Madison mulls lawsuit against McFarland, property owners over annexation dispute
Some parcels of land, an intergovernmental plan and an annexation attempt have the city of Madison considering a lawsuit against the village of McFarland.
A resolution was introduced to the Madison City Council last week that would authorize the city to sue McFarland, along with three property owners and two tenants, to challenge the validity of the village’s annexation of town of Blooming Grove properties at Interstate 39-90 and Siggelkow Road.
On Nov. 12, the Village Board unanimously backed a petition for annexation from the property owners of 3341 and 3372 Storck Road, which are currently part of Blooming Grove. At issue is a 2006 cooperative plan between Madison and Blooming Grove that outlines boundaries and the timeline for the eventual dissolution of the town, which is scheduled for 2027.
The city argues the state-approved cooperative plan does not allow for the village to annex land north of Siggelkow Road — the properties at issue lie just north of the road.
“It’s important for the city and the town that this land proceeds according to the cooperative plan,” said assistant city attorney Doran Viste. “We feel that state law supports our arguments here that (McFarland is) precluded from using annexation.”
The resolution is supported by Mayor Paul Soglin, council president Samba Baldeh and Ald. Michael Tierney, 16th District.
But the village maintains that because it is not a party to the cooperative plan, it cannot be barred from making the properties part of McFarland, said village administrator Matt Schuenke.
“They created a contract between themselves that’s only binding upon themselves,” he said. “They could have very well included us in their agreement with the town to prevent this kind of thing from happening.”
Both Viste and Schuenke agree, though, that the annexation would not have been possible under a separate agreement between Madison and McFarland that barred the city from annexing land south of Siggelkow Road and the village from taking property north of it. But that agreement expired April 1.
At play is more than the 148 acres, which is directly east of the Secret Places neighborhood on Madison’s Southeast Side.
A memo dated Nov. 5 from the Mayor’s Office to village officials said the annexation could “set a bad precedent for other town property owners who, for whatever reason, may be dissatisfied with the Cooperative Plan.”

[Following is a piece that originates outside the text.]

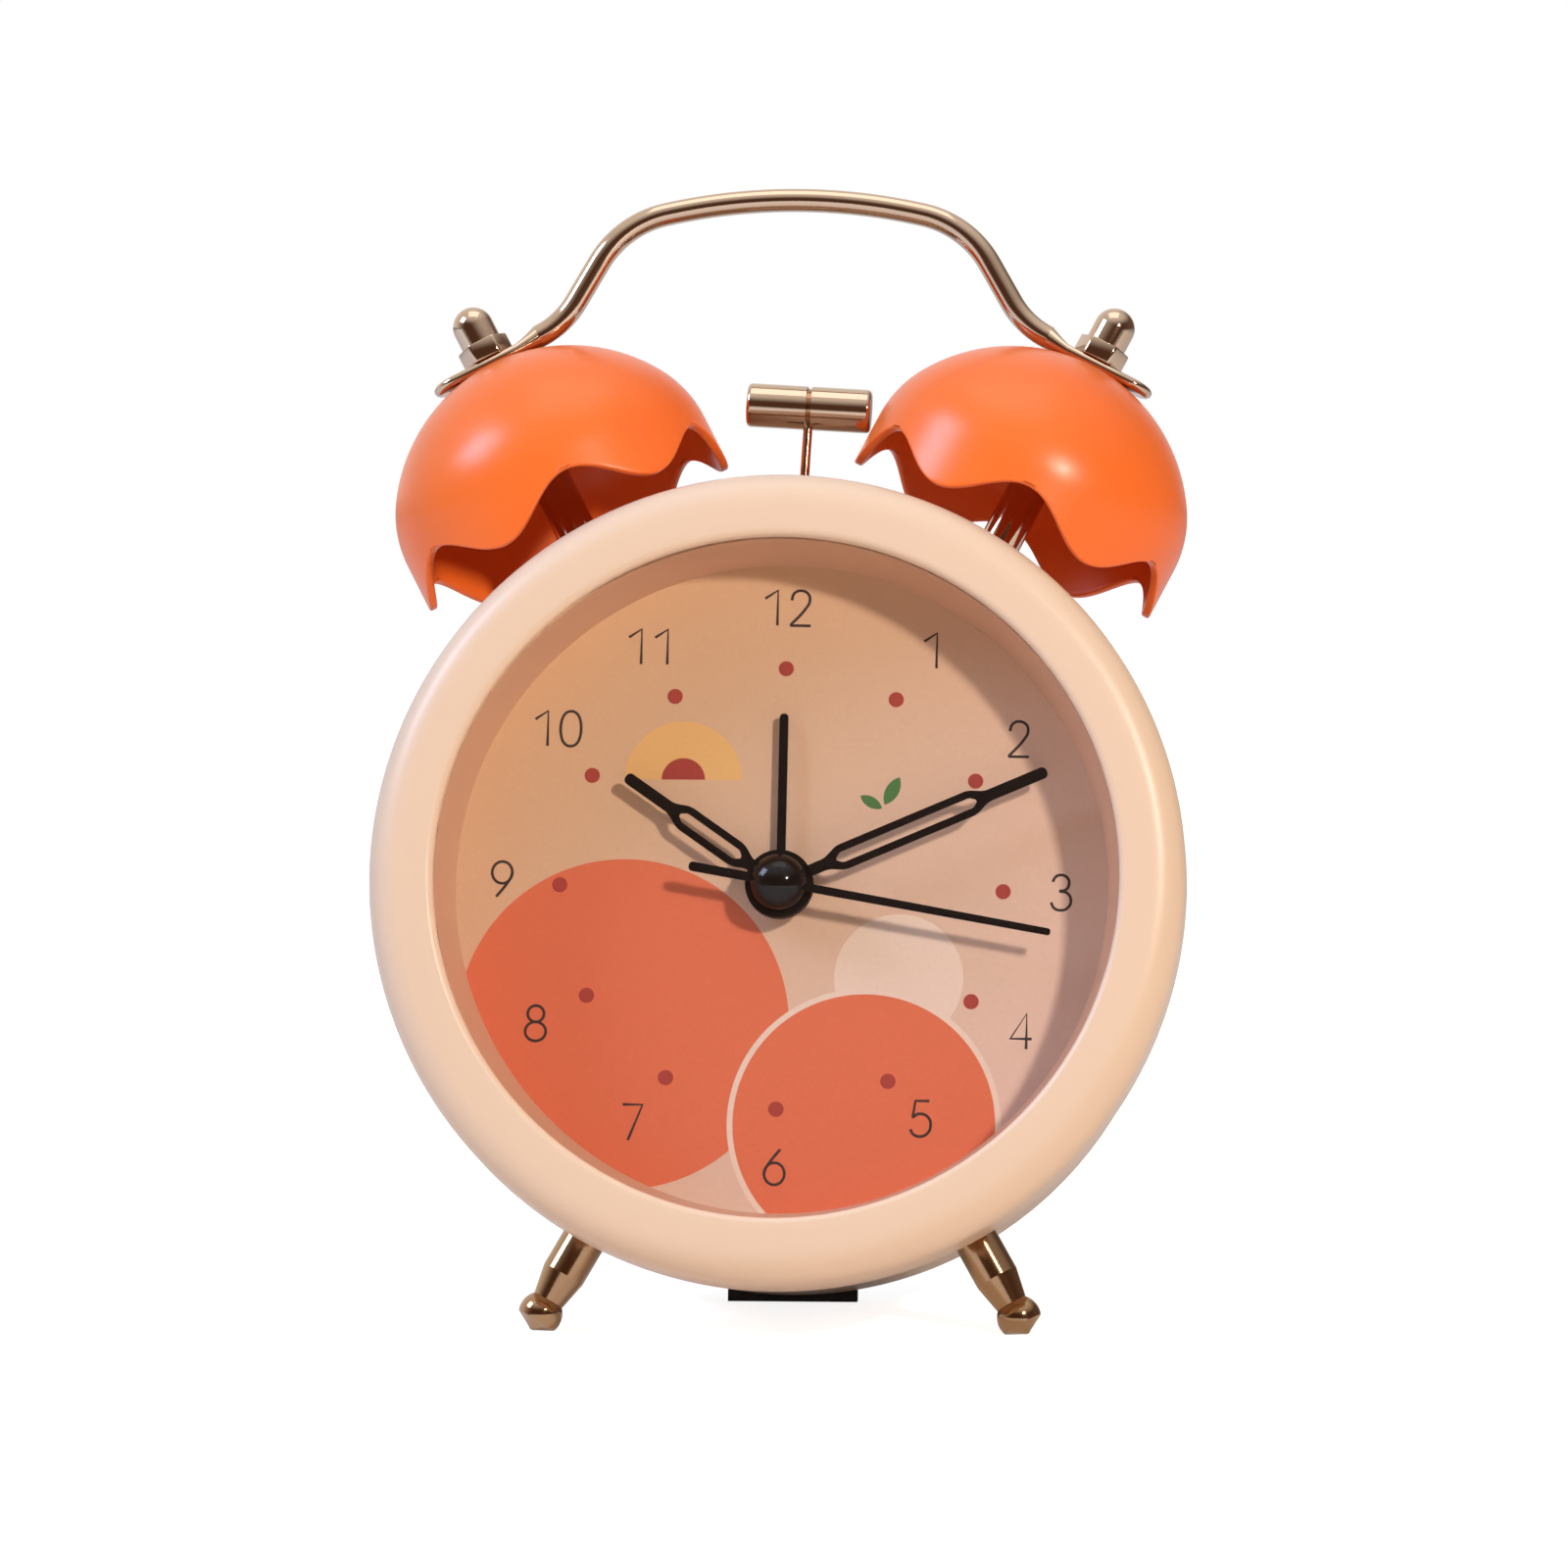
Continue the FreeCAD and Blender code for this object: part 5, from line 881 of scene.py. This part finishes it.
class CLOCK_OT_legs(bpy.types.Operator):
    """Turned legs with ball feet"""
    bl_idname = "clock.legs"
    bl_label = "Legs"

    def execute(self, context):
        root, taper, neck = 39.0, CASE_R + 6.0, CASE_R + 9.2
        ball, tip = CASE_R + 10.75, CASE_R + 12.75
        radius, neck_radius, tip_radius = 2.35, 1.7, 0.5       # the ball is as thick as the leg
        joint = math.degrees(math.asin(neck_radius / radius))
        cone = 112             # degrees from the leg's root at which the ball ends in a blunt cone
        tip_turn = 48
        tip_side = math.radians(tip_turn)
        for side, word in ((-1, "left"), (1, "right")):
            leg = turned([
                (0, root), (radius, root), (radius, taper), (neck_radius, neck),
                (neck_radius, ball - radius * math.cos(math.radians(joint))), (0, ball, cone - joint, 12),
                (tip_radius * math.sin(tip_side), tip - tip_radius + tip_radius * math.cos(tip_side)),
                (0, tip - tip_radius, tip_turn, 5), (0, tip),
            ], steps=64)
            # The legs' plating carries a painted brown reflection of a wooden table in its colour
            finish_piece(leg, "turned_leg_" + word, on_leg(side), "leg_plating_painted_reflection", BODY, ("leg_" + word,),
                         sharp=9)
        return {"FINISHED"}


# -------- back and movement

class CLOCK_OT_back(bpy.types.Operator):
    """Back cover, knobs, screws, battery door and switch"""
    bl_idname = "clock.back"
    bl_label = "Back"

    def execute(self, context):
        for node, material, body, slot in (
            # The back cover is black plastic; its heel, which shows under the case, also stands in for the
            # dark contact shadow there, so it is partly painted shadow
            ("back_cover", "abs", BODY, "black_plastic"),
            ("time_set_knob", "abs", "motion_body", "black_plastic"),
            ("alarm_set_knob", "abs", "alarm_set_body", "black_plastic"),
            ("cover_screws", "zinc", BODY, "plated_steel"),
            ("battery_door", "abs", "battery_door_body", "black_plastic"),
            ("alarm_switch", "abs", "alarm_switch_body", "black_plastic"),
        ):
            smooth_copy(node, material, body)
        return {"FINISHED"}


FINISHES = {
    "zinc": ("post_nuts", "leg_nuts", "battery_contact_plus", "battery_contact_spring", "stator",
             "hammer_lever", "quartz_crystal", "hammer_pivot_pin", "crank_axle", "striker_motor",
             "striker_frame"),
    "grey_abs": ("movement_plate", "movement_cover", "train_bridge"),
    "acetal": ("rotor", "intermediate_wheel", "second_wheel", "third_wheel", "center_wheel", "minute_wheel",
               "hour_wheel", "alarm_wheel", "alarm_arbor", "crank_gear"),
    "brass": ("cannon_pinion", "motor_pinion"),
    "copper": ("drive_coil",),
    "board": ("circuit_board",),
    "jacket": ("battery_cell",),
}


class CLOCK_OT_movement(bpy.types.Operator):
    """Finishes of the movement and the other inner parts"""
    bl_idname = "clock.movement"
    bl_label = "Movement"

    def execute(self, context):
        for material, nodes in FINISHES.items():
            for node in nodes:
                slots = frame["nodes"][node].data.materials
                slots.clear()
                slots.append(MATERIALS[material])
        return {"FINISHED"}


# -------- stage

CAMERA_SIDE = 3.46      # degrees to the right of the case axis
CAMERA_BELOW = 7.55     # degrees below the case axis
CAMERA_AWAY = 950.0     # mm from the bezel
LENS_MM = 209.5
AIM_RIGHT = 0.97        # the view's middle, in mm right of and above the bezel's middle
AIM_ABOVE = 9.35
FLOOR_HALF = 4000.0     # mm


class CLOCK_OT_stage(bpy.types.Operator):
    """Pale floor, studio lights, background and camera"""
    bl_idname = "clock.stage"
    bl_label = "Stage"

    def execute(self, context):
        pale_floor()
        pale_world(context.scene)
        soft_light("key_light", (0.59, -1.0, 0.3), away=900, size=65, watts=4.95, colour="#FFF2E4")
        soft_light("window_fill", (-1.0, -0.45, 0.72), away=1100, size=420, watts=8.8, colour="#C6D9FF")
        soft_light("top_fill", (0.0, -0.25, 1.0), away=1000, size=700, watts=1.8, colour="#F8FAFF")
        place_camera(context.scene)
        return {"FINISHED"}


def pale_floor():
    """Paper that is white to the camera and keeps the clock's shadow, and is dimmer in reflections."""
    bm = bmesh.new()
    bmesh.ops.create_grid(bm, x_segments=1, y_segments=1, size=FLOOR_HALF * MM)
    mesh = bpy.data.meshes.new("pale_floor")
    bm.to_mesh(mesh)
    bm.free()
    floor = new_object("pale_floor", mesh)
    material, tree, output, _ = new_material("pale_paper_floor")
    paper = add(tree, "BsdfDiffuse", {"Color": linear("#F2F2F2")})
    bounce = add(tree, "BsdfDiffuse", {"Color": linear("#ECDCCB")})
    path = add(tree, "LightPath")
    lift = remap(tree, path.outputs["Is Camera Ray"], to_low=0.2, to_high=0.86)
    glow = add(tree, "Emission", {"Color": linear("#FFFFFF"), "Strength": lift})
    both = add(tree, "AddShader", {0: paper.outputs[0], 1: glow.outputs[0]})
    seen = add(tree, "Math", {0: path.outputs["Is Camera Ray"], 1: path.outputs["Is Glossy Ray"]},
               operation="MAXIMUM")
    mixed = add(tree, "MixShader", {0: seen.outputs[0], 1: bounce.outputs[0], 2: both.outputs[0]})
    tree.links.new(mixed.outputs[0], output.inputs["Surface"])
    mesh.materials.append(material)


def pale_world(scene):
    """White to the camera, a soft grey as light, and in reflections a dim warm room under a white ceiling."""
    world = bpy.data.worlds.new("pale_studio")
    scene.world = world
    world.use_nodes = True
    tree = world.node_tree
    tree.nodes.clear()
    path = add(tree, "LightPath")
    coordinates = add(tree, "TexCoord")
    ahead = add(tree, "SeparateXYZ", {"Vector": coordinates.outputs["Generated"]})
    behind = remap(tree, ahead.outputs["Y"], -0.75, 0.45, kind="SMOOTHSTEP")
    ceiling = remap(tree, ahead.outputs["Z"], 0.35, 0.95, kind="SMOOTHSTEP")
    right = remap(tree, ahead.outputs["X"], 0.05, 0.65, 1.0, 0.08, "SMOOTHSTEP")
    paper = add(tree, "Math", {0: behind, 1: right}, operation="MULTIPLY")
    bright = add(tree, "Math", {0: paper.outputs[0], 1: ceiling}, operation="MAXIMUM")
    warm = add(tree, "Mix", {
        "Factor": bright.outputs[0], "A": linear("#5E4334"), "B": linear("#FFFFFF")}, data_type="RGBA")
    seen = add(tree, "Math", {0: path.outputs["Is Camera Ray"], 1: path.outputs["Is Transmission Ray"]},
               operation="MAXIMUM")
    light = add(tree, "Background", {"Color": linear("#FFFFFF"), "Strength": 0.16})
    mirror = add(tree, "Background", {"Color": warm.outputs["Result"], "Strength": 1.0})
    white = add(tree, "Background", {"Color": linear("#FFFFFF"), "Strength": 1.0})
    lit = add(tree, "MixShader", {0: path.outputs["Is Glossy Ray"], 1: light.outputs[0],
                                  2: mirror.outputs[0]})
    mixed = add(tree, "MixShader", {0: seen.outputs[0], 1: lit.outputs[0], 2: white.outputs[0]})
    output = add(tree, "OutputWorld", {"Surface": mixed.outputs[0]})
    output.is_active_output = True


def soft_light(name, direction, away, size, watts, colour):
    """Square area light that faces the clock, placed along a direction in the clock's frame. Takes mm."""
    lamp = bpy.data.lights.new(name, "AREA")
    lamp.shape = "SQUARE"
    lamp.size = size * MM
    lamp.energy = watts
    lamp.color = linear(colour)[:3]
    light = new_object(name, lamp)
    toward = CLOCK.to_3x3() @ Vector(direction).normalized()
    middle = CLOCK @ Vector((0, 10 * MM, 5 * MM))      # near the middle of the case
    light.location = middle + toward * away * MM
    light.rotation_euler = toward.to_track_quat("Z", "Y").to_euler()


def place_camera(scene):
    """Long lens from a little to the right of the case axis and a little under it."""
    side = math.radians(CAMERA_SIDE)
    below = math.radians(CAMERA_BELOW)
    away = Vector((math.sin(side) * math.cos(below), -math.cos(side) * math.cos(below), -math.sin(below)))
    direction = (CLOCK.to_3x3() @ away).normalized()
    right = Vector((0, 0, 1)).cross(direction).normalized()
    above = direction.cross(right)
    eye = CLOCK.translation + direction * CAMERA_AWAY * MM
    target = CLOCK.translation + right * AIM_RIGHT * MM + above * AIM_ABOVE * MM
    camera = bpy.data.cameras.new("camera")
    camera.lens = LENS_MM
    camera.sensor_width = 36.0
    camera.clip_end = 20.0
    viewer = new_object("camera", camera)
    viewer.location = eye
    viewer.rotation_euler = (eye - target).to_track_quat("Z", "Y").to_euler()
    scene.camera = viewer
    scene.view_settings.view_transform = "Standard"


# -------- panel and registration

OPERATORS = (CLOCK_OT_stage, CLOCK_OT_case, CLOCK_OT_dial, CLOCK_OT_hands, CLOCK_OT_bells, CLOCK_OT_handle,
             CLOCK_OT_hammer, CLOCK_OT_legs, CLOCK_OT_back, CLOCK_OT_movement)


class CLOCK_PT_pieces(bpy.types.Panel):
    """Lists the operators that build the clock"""
    bl_idname = "CLOCK_PT_pieces"
    bl_label = "Alarm clock"
    bl_space_type = "VIEW_3D"
    bl_region_type = "UI"
    bl_category = "Clock"

    def draw(self, context):
        for operator in OPERATORS:
            self.layout.operator(operator.bl_idname)


CLASSES = (ClockSizes, ClockColours) + OPERATORS + (CLOCK_PT_pieces,)


def register():
    for item in CLASSES:
        bpy.utils.register_class(item)
    bpy.types.Scene.clock_sizes = PointerProperty(type=ClockSizes)
    bpy.types.Scene.clock_colours = PointerProperty(type=ClockColours)


def unregister():
    del bpy.types.Scene.clock_colours
    del bpy.types.Scene.clock_sizes
    for item in reversed(CLASSES):
        bpy.utils.unregister_class(item)


def main():
    register()
    make_materials(bpy.context.scene.clock_colours)
    bpy.ops.clock.stage()
    bpy.ops.clock.case()
    bpy.ops.clock.dial()
    bpy.ops.clock.hands()
    bpy.ops.clock.bells()
    bpy.ops.clock.handle()
    bpy.ops.clock.hammer()
    bpy.ops.clock.legs()
    bpy.ops.clock.back()
    bpy.ops.clock.movement()


if __name__ == "__main__":
    main()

Viste said the annexation could also have implications for the cooperative plans Madison has with the towns of Burke, Madison and Middleton.
“As far as we’re concerned, any intrusion of that cooperative plan is a threat to not only this cooperative plan, but the others we have as well,” he said.
Schuenke said he understands why the city would want to sue the village, but he finds it “odd and unfortunate” that the property owners and tenants could also face legal action. He said the property owners approached the village about annexation because they have “a strong preference about where their property would be located in the future.”
“This case will boil down to whether or not the citizens can pick their government or whether government picks for them,” Schuenke said.
The resolution authorizing a lawsuit will go before the city’s Plan Commission and Finance Committee before it is expected at the City Council for a final vote on Dec. 4.